Si le GIA a bénéficié de 1992 à 1995 d'un certain soutien populaire dans des régions comme par exemple la Mitidja, aux alentours d'Alger, peu à peu ce soutien populaire s'est affaibli. Le comportement de ses membres accélérant la désaffection à son égard, la réplique du GIA fut les massacres de l'été et de l'automne 1997.

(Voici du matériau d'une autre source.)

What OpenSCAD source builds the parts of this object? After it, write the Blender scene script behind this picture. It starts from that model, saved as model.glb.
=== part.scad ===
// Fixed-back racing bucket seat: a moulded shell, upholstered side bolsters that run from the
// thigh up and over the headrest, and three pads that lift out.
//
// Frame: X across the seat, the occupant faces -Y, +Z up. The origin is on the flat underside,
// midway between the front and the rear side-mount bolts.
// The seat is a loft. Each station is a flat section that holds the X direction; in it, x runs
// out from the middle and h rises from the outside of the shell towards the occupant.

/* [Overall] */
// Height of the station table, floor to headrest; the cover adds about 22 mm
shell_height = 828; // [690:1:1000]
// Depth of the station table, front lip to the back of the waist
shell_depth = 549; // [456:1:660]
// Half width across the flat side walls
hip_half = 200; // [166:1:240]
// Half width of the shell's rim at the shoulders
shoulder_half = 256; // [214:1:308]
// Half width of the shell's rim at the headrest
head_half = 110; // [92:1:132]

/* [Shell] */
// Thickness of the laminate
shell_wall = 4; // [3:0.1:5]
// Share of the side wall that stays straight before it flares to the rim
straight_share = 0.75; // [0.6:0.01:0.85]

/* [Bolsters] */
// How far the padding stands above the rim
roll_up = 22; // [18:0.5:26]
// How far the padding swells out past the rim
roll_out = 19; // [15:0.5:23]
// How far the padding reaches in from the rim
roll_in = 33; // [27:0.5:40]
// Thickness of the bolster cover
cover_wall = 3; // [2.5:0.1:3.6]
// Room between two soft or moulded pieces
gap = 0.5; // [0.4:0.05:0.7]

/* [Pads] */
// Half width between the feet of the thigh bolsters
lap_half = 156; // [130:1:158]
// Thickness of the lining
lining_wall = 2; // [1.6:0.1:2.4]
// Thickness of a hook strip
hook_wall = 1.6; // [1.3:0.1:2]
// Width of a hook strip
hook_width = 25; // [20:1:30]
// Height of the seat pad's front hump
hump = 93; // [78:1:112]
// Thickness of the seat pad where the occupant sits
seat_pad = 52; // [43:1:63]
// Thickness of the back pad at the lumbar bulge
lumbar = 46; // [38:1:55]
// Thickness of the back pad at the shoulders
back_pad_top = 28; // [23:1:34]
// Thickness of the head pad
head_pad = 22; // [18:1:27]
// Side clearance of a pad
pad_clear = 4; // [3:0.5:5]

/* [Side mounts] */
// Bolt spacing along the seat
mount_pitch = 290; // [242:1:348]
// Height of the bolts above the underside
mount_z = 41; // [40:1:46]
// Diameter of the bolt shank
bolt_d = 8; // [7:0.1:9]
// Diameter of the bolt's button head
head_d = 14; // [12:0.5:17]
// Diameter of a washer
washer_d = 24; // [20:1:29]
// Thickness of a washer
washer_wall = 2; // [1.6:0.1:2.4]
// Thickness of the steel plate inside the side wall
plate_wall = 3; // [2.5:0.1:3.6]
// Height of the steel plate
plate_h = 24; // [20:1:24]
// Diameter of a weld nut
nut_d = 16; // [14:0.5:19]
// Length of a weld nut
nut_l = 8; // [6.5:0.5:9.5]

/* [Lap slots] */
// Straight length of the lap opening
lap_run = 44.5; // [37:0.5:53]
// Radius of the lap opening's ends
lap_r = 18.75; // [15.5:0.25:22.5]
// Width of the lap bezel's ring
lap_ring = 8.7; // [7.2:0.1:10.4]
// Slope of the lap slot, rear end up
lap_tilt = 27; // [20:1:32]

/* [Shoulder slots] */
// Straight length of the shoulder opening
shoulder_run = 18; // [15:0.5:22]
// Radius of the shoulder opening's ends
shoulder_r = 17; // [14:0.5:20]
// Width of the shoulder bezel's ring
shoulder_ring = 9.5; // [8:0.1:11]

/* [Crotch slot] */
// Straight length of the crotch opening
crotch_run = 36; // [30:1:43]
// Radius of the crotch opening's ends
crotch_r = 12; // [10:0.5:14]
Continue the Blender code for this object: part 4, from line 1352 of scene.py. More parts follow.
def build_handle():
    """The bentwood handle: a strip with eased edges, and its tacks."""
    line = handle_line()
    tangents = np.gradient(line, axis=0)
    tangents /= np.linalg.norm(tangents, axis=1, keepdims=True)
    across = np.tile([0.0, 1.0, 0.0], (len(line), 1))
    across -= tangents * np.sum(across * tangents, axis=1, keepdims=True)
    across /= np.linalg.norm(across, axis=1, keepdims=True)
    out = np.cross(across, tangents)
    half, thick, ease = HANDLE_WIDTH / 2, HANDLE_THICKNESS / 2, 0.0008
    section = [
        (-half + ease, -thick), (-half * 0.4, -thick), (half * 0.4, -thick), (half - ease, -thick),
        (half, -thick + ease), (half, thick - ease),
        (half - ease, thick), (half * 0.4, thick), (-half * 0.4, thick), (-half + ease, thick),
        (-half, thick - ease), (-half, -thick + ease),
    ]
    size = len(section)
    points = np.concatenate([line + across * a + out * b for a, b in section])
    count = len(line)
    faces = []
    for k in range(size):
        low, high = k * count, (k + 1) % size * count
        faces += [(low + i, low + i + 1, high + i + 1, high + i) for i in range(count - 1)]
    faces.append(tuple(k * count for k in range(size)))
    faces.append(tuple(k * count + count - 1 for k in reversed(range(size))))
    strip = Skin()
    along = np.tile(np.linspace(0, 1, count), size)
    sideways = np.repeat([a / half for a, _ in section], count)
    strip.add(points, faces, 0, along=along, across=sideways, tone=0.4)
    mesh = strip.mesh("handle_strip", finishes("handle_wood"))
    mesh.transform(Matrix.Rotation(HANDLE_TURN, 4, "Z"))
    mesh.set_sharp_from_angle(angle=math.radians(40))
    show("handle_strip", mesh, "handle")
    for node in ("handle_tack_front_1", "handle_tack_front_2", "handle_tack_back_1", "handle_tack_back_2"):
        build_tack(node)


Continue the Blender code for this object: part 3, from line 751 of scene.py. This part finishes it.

Le GSPC a cherché à se démarquer de ces massacres en ciblant au contraire le pouvoir, ses représentants et en particulier les forces de sécurité. Bien que la Kabylie n'ait jamais été acquise à l'islamisme, le GSPC a pu installer plusieurs maquis dans cette région montagneuse et boisée. Il a évité de s'en prendre à la population, profitant d'une certaine neutralité des villageois, par ailleurs très hostiles au pouvoir. Le GSPC a pu aussi profiter d'autres facteurs, comme le départ de la gendarmerie de certaines communes, suite aux manifestations qui ont touché la Kabylie en 2001. Et puis la religiosité rampante touche aussi la Kabylie, sans compter le chômage qui touche massivement la jeunesse. Les seules perspectives d'embauche sont dans les forces de sécurité mais aussi, pour certains, dans la perspective de rejoindre le GSPC...
Celui-ci a maintenant fait allégeance à Al Qaida. Depuis quelques mois, il a multiplié les attentats et les embuscades contre les commissariats, les gendarmeries et l'armée. S'il a reçu en retour des coups sévères, il semble que le GSPC ait réussi à trouver de nouvelles recrues, à constituer de nouveaux réseaux, dans d'autres régions et y compris dans la capitale. Ainsi plusieurs commissariats ont été attaqués ces dernières semaines dans la périphérie d'Alger.
En s'en prenant à un symbole du pouvoir, le GSPC ne cherche pas l'appui de la population. Bien au contraire, il y sème et ravive la peur. En revanche, son objectif est probablement de récupérer quelques restes du GIA et d'attirer certains islamistes ou ex-terroristes amnistiés en vertu de la loi dite de " réconciliation nationale ". Il peut aussi chercher à recruter une partie de la jeunesse désespérée, non seulement en Algérie mais dans les autres pays du Maghreb, en particulier le Maroc où là aussi, comme le montrent les événements récents, des jeunes peuvent être attirés par le terrorisme islamiste.
Dans l'immédiat, les attentats du 11 avril sont bien sûr un revers pour le pouvoir, par ailleurs fragilisé par la dégradation de l'état de santé du président de la République, Bouteflika. La politique de réconciliation nationale, qui visait à faire rentrer dans le jeu politique certains dirigeants du FIS, l'ancien Front Islamique du Salut, va probablement être remise en cause et reportée à plus tard...
Le retentissement de ces attentats contredit aussi le discours du pouvoir, qui affirme depuis des années que la situation est normalisée en Algérie. Mais il n'impressionnera probablement pas les multinationales européennes ou américaines, qui se précipitent dans le pays pour profiter des dizaines de milliards de dollars du plan de relance alimenté par l'augmentation de la rente pétrolière.
Les groupes terroristes islamistes peuvent sans doute attirer quelques jeunes désorientés, mais ils n'offrent à la population d'autre perspective que de nouvelles tensions et de nouvelles souffrances, accompagnées du renforcement des aspects autoritaires du pouvoir politique. Quant à l'arrivée au pouvoir de tels groupes, si elle était possible, elle ne déboucherait que sur la pire des dictatures contre les couches populaires.